Siapa yang tidak tahu soal preman? Mereka-mereka ini biasanya nongkrong di satu tempa ramai seperti pasar atau terminal. Siapa yang tidak resah saat melihat preman? Ada rasa takut, walau hanya sekedar melihat saja. Preman-preman biasanya mangkal untuk menjaga keamanan wilayahnya, tentu dari jajahan preman lainnya.
Ada preman yang serabutan, ada juga preman yang terorganisir dengan betuk organisasi yang rapih. Namun, polanya hampir serupa, yaitu, menawarkan jasa keamanan. Dimana preman memeras pelaku usaha untuk memberikan uang.
Salah satu cerita lama yang dilansir Republika pemberitaan tahun 2013, dimana Tanah Abang dijadikan lahan bisnis premanisme. Preman disini disebutkan memeras para supir angkot yang melewati pasar Tanah Abang, apalagi mengambil penumpang. Modus operasinya masih tetap sama dengan yang sudah-sudah.
Para supir angkot pun terkena dampak dari biaya yang diperas preman. Mereka setelahnya menaikan harga penumpang, demi menutupi kerugian. Akhirnya, tetap beban tersebut dibayar oleh konsumen.
Kejadian akhir tahun lalu, dilansir Kompas, 2017, saat PKL berjualan di jalan kembali, banyak yang menyoroti bisnis preman ini.

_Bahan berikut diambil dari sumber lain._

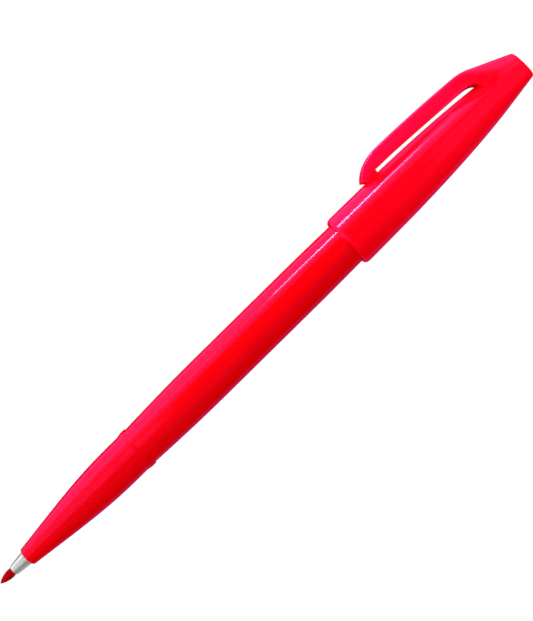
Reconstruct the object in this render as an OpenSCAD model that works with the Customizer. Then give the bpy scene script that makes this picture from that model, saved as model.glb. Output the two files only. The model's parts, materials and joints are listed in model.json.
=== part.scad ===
// Brush pen lying on its side, with its clipped cap posted on the tail.
// X runs along the pen from the tip (0) to the cap's closed end.
// The clip points along +Y before the pen is laid down, and Z is up.

/* [Tip] */
// Length of the fibre tip that stands out of the collar
tip_l = 3.7; // [3:0.1:4.5]
// Diameter of the fibre tip
tip_d = 1.86; // [1.7:0.02:1.9]
// Length of the metal collar's visible cone
collar_l = 3.8; // [3:0.1:5]
// Diameter of the collar where it meets the grip
collar_d = 3.12; // [2.8:0.02:3.3]

/* [Grip section] */
// Length of the grip from its mouth to the back of its ring
grip_l = 31.7; // [28:0.1:36]
// Diameter of the grip's mouth
mouth_d = 4.1; // [3.9:0.05:4.6]
// Diameter of the grip behind the fingers
grip_d = 8.84; // [8.6:0.02:9]
// Diameter of the ring that the closed cap stops against
ring_d = 9.26; // [9.1:0.02:9.6]

/* [Barrel] */
// Length of the barrel from the ring to its closed tail
barrel_l = 83.8; // [75:0.1:95]
// Diameter of the barrel's widest stretch
barrel_d = 9.74; // [9.6:0.02:9.9]
// Diameter of the barrel's tail
tail_d = 9.2; // [9:0.02:9.3]
// Diameter of the barrel's bore
bore_d = 7.5; // [7.2:0.02:7.7]

/* [Ink] */
// Diameter of the fibre reservoir
reservoir_d = 5.9; // [5:0.1:6]

/* [Cap] */
// Length of the cap
cap_l = 50; // [49:0.05:53]
// Diameter of the cap's mouth
cap_d = 11.6; // [11.5:0.05:12]
// Length of the barrel that the posted cap covers
overlap = 26.05; // [24:0.05:26.2]

/* [Clip] */
// Width of the clip
clip_w = 4.8; // [4:0.1:5.2]
// Height of the clip's outer face above the pen's axis
clip_h = 9.54; // [9.4:0.02:9.8]
// Thickness of the clip
clip_t = 3.14; // [2.8:0.02:3.2]

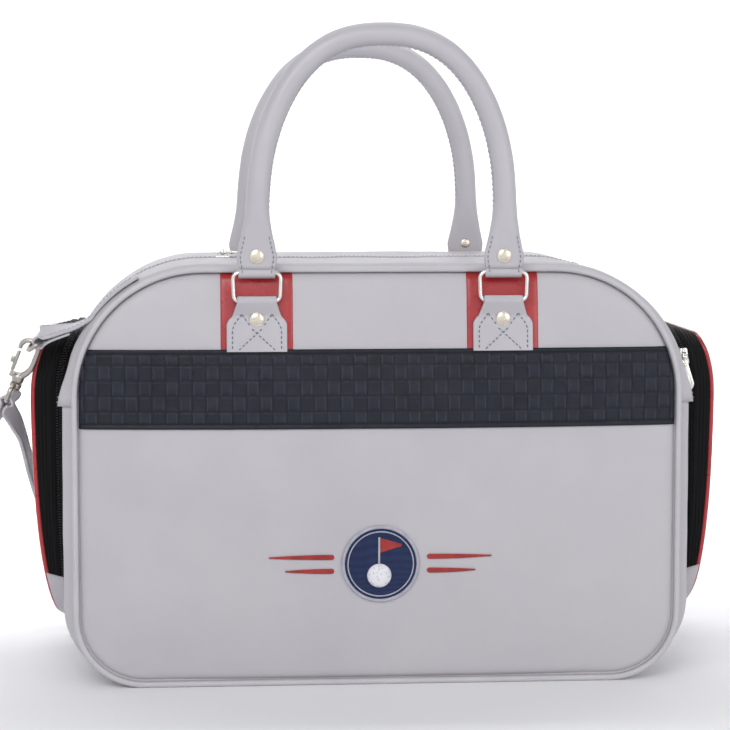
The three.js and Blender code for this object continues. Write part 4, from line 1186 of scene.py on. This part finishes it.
def local_pull(name):
    body = plate(name, pull_shape(), PIN_UP - 0.7, PIN_UP + 0.7, NICKEL, 0.3)
    parts = [apply_modifiers(body)]
    parts.append(lathe("knuckle", [(0.6, -1.9), (2.0, -1.9), (2.3, -1.5), (2.3, 1.5), (2.0, 1.9), (0.6, 1.9)],
                       (0, 0, PIN_UP), (0, 1, 0), NICKEL, 16))
    for up in (1, -1):
        dome = [(0.01, 0.75), (1.1, 0.6), (1.7, 0.25), (1.8, -0.1), (0.01, -0.15)]
        parts.append(lathe("dot", dome, (6.2, 0, PIN_UP + up * 0.7), (0, 0, up), CHAMPAGNE, 16))
        rim = [(x * 0.86 + 2.4, y * 0.72, PIN_UP + up * 0.72) for x, y in pull_shape()[2:-2]]
        parts.append(sweep("rim", resample(rim, 1.5, closed=True), (0, 0, 1), circle_section(0.28, 6),
                           NICKEL, closed=True))
    return join(name, parts)


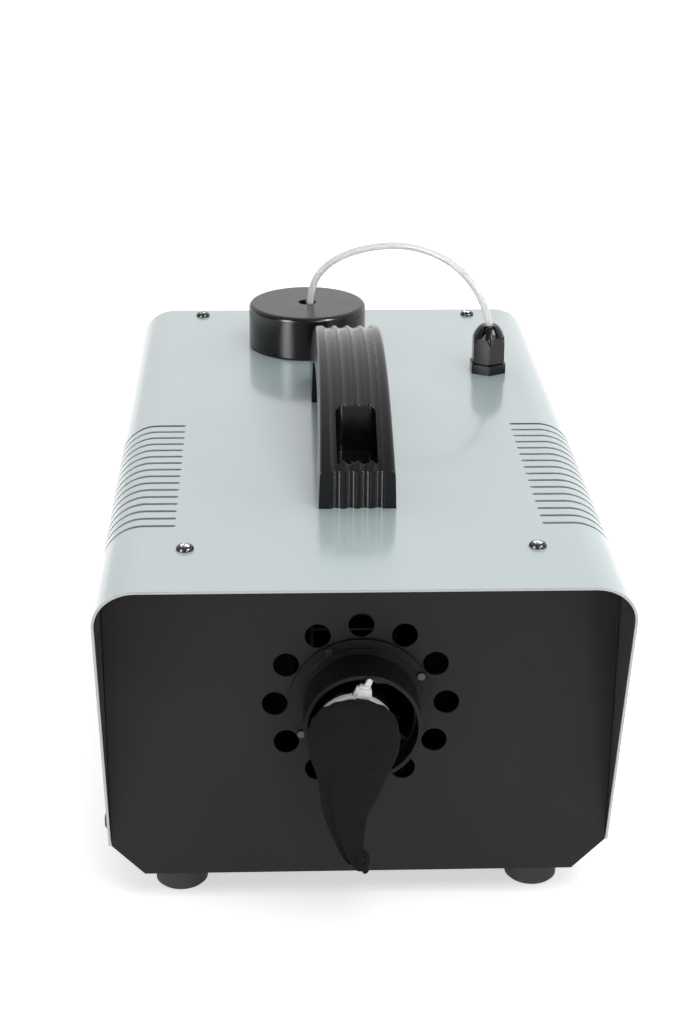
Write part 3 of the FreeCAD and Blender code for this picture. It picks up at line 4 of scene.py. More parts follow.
import bmesh
import bpy
from mathutils import Matrix, Vector, noise


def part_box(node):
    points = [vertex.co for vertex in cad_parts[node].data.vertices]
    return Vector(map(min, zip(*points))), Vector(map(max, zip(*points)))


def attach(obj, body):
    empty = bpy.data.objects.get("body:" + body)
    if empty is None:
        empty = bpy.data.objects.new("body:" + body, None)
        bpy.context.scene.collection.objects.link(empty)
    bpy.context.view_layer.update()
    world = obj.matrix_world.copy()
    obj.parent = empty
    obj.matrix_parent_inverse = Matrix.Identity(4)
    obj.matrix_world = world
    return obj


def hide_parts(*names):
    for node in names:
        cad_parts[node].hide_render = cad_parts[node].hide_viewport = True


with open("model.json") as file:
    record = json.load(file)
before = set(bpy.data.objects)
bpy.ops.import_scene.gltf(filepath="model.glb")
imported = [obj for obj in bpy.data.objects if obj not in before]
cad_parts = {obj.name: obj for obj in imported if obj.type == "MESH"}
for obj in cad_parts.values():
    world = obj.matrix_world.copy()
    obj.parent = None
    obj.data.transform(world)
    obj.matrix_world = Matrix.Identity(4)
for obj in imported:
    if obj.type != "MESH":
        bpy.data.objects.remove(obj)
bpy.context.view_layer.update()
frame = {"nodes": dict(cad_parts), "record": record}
MM = 0.001
nodes = frame["nodes"]

# ---- camera -------------------------------------------------------------------------------
CAMERA_PLACE = Vector((-41.22, -982.44, 543.22)) * MM
CAMERA_TURN = math.radians(-2.21)  # about +Z, from looking along +Y
CAMERA_DOWN = math.radians(22.56)
CAMERA_ROLL = math.radians(0.37)
CAMERA_LENS = 69.486


def make_camera():
    data = bpy.data.cameras.new("camera")
    data.lens = CAMERA_LENS
    data.clip_end = 50
    camera = bpy.data.objects.new("camera", data)
    bpy.context.scene.collection.objects.link(camera)
    turn = Matrix.Rotation(CAMERA_TURN, 4, "Z")
    tilt = Matrix.Rotation(math.pi / 2 - CAMERA_DOWN, 4, "X")
    roll = Matrix.Rotation(CAMERA_ROLL, 4, "Z")
    camera.matrix_world = Matrix.Translation(CAMERA_PLACE) @ turn @ tilt @ roll
    bpy.context.scene.camera = camera


make_camera()


# ---- mesh and curve helpers ---------------------------------------------------------------
def add(name, data, body):
    piece = bpy.data.objects.new(name, data)
    bpy.context.scene.collection.objects.link(piece)
    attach(piece, body)
    return piece


def mesh_from(name, build, smooth=True):
    mesh = bpy.data.meshes.new(name)
    bmesh.ops.recalc_face_normals(build, faces=build.faces)
    for face in build.faces:
        face.smooth = smooth
    build.to_mesh(mesh)
    build.free()
    return mesh


def ring_skin(build, rings, closed=True):
    """Join rings of places, each with as many points, into a skin of quads."""
    rows = [[build.verts.new(place) for place in ring] for ring in rings]
    count = len(rows[0])
    for first, second in zip(rows, rows[1:]):
        for i in range(count if closed else count - 1):
            j = (i + 1) % count
            build.faces.new((first[i], first[j], second[j], second[i]))
    return rows


def smoothstep(low, high, value):
    share = min(1.0, max(0.0, (value - low) / (high - low)))
    return share * share * (3 - 2 * share)


def islands(node):
    """The lowest and highest corners of each separate solid in a CAD node."""
    build = bmesh.new()
    build.from_mesh(nodes[node].data)
    bmesh.ops.remove_doubles(build, verts=build.verts, dist=0.01 * MM)
    waiting = set(build.verts)
    found = []
    while waiting:
        reach = [waiting.pop()]
        solid = []
        while reach:
            vert = reach.pop()
            solid.append(vert.co.copy())
            for edge in vert.link_edges:
                other = edge.other_vert(vert)
                if other in waiting:
                    waiting.remove(other)
                    reach.append(other)
        low = Vector([min(co[i] for co in solid) for i in range(3)])
        high = Vector([max(co[i] for co in solid) for i in range(3)])
        found.append((low, high))
    build.free()
    return found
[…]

Pedagang saat itu berani memilih untuk berjualan dan membayar upeti kepada preman. Pedagang berani karena ada yang membeking, demi banyak pembeli.
Bisnis premanisme ini juga dirasa sebagai parasit dunia usaha. Menurut Medan Bisnis Daily, tahun 2015, banyak supir mengadu ke polisi untuk meminta pengamanan. Para sopir truk niaga itu melukiskan mereka kerap harus menyisihkan uang sampai jutaan rupiah untuk pungutan liar (pungli) yang dilakukan oleh para preman di sepanjang Jalinsum hingga tiba ke tujuan di ibukota provinsi tetangga, seperti Pekanbaru, Padang, dan Banda Aceh.Â
Kalau pungli itu tidak dipenuhi alamat mereka mendapat ancaman bahkan kendaraan terkena lemparan batu. Keselamatan para sopir pun terancam karena para preman di lintasan itu juga membawa pisau dan senjata tajam lainnya dalam melancarkan aksinya.

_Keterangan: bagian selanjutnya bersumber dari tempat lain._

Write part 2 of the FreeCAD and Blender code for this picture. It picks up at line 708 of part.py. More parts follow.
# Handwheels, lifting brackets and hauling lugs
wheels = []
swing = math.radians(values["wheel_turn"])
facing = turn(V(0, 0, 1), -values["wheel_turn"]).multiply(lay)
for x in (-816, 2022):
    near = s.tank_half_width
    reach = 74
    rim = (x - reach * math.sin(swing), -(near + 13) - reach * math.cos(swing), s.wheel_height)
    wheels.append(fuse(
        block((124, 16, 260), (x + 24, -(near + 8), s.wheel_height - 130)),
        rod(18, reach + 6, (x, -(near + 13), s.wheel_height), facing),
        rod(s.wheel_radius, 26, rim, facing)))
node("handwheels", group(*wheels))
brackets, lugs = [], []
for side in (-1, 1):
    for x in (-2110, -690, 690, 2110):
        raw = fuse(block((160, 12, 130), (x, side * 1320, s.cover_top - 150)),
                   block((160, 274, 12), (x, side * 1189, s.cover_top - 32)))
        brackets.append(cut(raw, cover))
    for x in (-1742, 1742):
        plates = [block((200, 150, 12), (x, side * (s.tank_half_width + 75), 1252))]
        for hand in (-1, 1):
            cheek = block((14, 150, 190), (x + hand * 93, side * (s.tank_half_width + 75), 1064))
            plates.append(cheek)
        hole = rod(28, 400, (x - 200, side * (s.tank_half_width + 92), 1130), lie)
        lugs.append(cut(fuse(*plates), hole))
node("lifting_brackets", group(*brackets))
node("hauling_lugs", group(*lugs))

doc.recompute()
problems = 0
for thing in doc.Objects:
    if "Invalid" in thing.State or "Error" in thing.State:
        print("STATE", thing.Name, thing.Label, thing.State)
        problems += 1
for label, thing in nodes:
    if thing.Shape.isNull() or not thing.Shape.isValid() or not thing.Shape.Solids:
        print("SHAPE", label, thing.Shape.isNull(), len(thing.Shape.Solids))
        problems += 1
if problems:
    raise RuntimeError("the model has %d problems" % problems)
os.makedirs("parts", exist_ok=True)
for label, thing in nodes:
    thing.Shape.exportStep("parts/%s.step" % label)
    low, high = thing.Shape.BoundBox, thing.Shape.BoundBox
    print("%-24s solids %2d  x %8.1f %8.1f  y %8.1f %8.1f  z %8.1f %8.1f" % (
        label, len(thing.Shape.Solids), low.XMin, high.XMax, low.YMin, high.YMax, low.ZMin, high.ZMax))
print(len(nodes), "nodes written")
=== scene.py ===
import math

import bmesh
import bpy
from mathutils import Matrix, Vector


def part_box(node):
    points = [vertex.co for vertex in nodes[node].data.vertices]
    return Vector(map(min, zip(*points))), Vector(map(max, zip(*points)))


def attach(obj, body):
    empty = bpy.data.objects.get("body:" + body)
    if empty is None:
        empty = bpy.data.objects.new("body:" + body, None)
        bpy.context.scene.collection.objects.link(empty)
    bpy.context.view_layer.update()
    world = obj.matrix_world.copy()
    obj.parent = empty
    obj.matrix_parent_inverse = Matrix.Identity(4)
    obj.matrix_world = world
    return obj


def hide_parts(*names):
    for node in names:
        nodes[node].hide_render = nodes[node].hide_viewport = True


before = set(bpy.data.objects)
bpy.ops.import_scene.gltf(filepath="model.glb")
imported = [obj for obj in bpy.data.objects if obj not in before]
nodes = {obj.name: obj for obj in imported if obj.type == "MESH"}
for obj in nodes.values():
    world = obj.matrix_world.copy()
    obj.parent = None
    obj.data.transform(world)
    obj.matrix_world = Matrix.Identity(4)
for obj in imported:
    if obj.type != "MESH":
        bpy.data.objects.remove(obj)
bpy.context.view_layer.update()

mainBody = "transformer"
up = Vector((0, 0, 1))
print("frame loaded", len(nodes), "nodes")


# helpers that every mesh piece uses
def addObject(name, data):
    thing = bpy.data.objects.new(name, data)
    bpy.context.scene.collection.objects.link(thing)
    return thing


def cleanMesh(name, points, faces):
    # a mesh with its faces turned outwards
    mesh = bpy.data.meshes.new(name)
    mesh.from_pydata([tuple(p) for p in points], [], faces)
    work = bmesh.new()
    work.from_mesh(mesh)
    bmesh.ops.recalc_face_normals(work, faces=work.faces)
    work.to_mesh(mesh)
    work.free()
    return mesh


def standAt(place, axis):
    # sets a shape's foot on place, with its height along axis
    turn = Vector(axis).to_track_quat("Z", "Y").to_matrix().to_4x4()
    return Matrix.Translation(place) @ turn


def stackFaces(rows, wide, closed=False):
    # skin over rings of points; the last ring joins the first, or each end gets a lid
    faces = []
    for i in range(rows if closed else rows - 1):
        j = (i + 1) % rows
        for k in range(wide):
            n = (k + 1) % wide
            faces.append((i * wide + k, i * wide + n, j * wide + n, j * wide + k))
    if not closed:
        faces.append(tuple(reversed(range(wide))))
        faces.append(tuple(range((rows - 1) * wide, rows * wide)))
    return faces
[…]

Selain itu juga, preman-preman yang serabutan bermain di ruko-ruko dan usaha kecil menengah. Mereka disini menyediakan juru parkir. Bisnis ini masih lebih mendingan karena ada terasa kehadiran juru parkir. Preman juga ikut ekspansi, melebarkan sayap juru parkir ke seluruh ruko yang ada. Bila tidak mau, bersiap-siap lah untuk sering terjadi kehilangan motor atau bahkan mobil.Â
Pelaku bisnis yang berada di daerah kekuasaan preman biasanya tidak memiliki pilihan. Para preman mengancam pelaku usaha tersebut dengan gangguan-gangguan yang dalam jangka panjang akan sangat merugikan pelaku bisnis.
Setiap pelaku usaha pada akhirnya memilih untuk 'berdamai'. Mereka menyediakan jatah uang untuk preman. Bahkan tidak sungkan untuk meminta salah satu organisasi preman agar tidak diganggu oleh banyak preman.
Hal ini membuat biaya bisnis meningkat yang ujungnya ikut membebankan biayanya kepada konsumennya. Artinya, konsumen membayar lebih mahal dari harga seharusnya. Bisa dibayangkan bisnis premanisme tersebut di lahan parkir, diskotik, tempat hiburan malam, atau juga masalah lahan sengketa.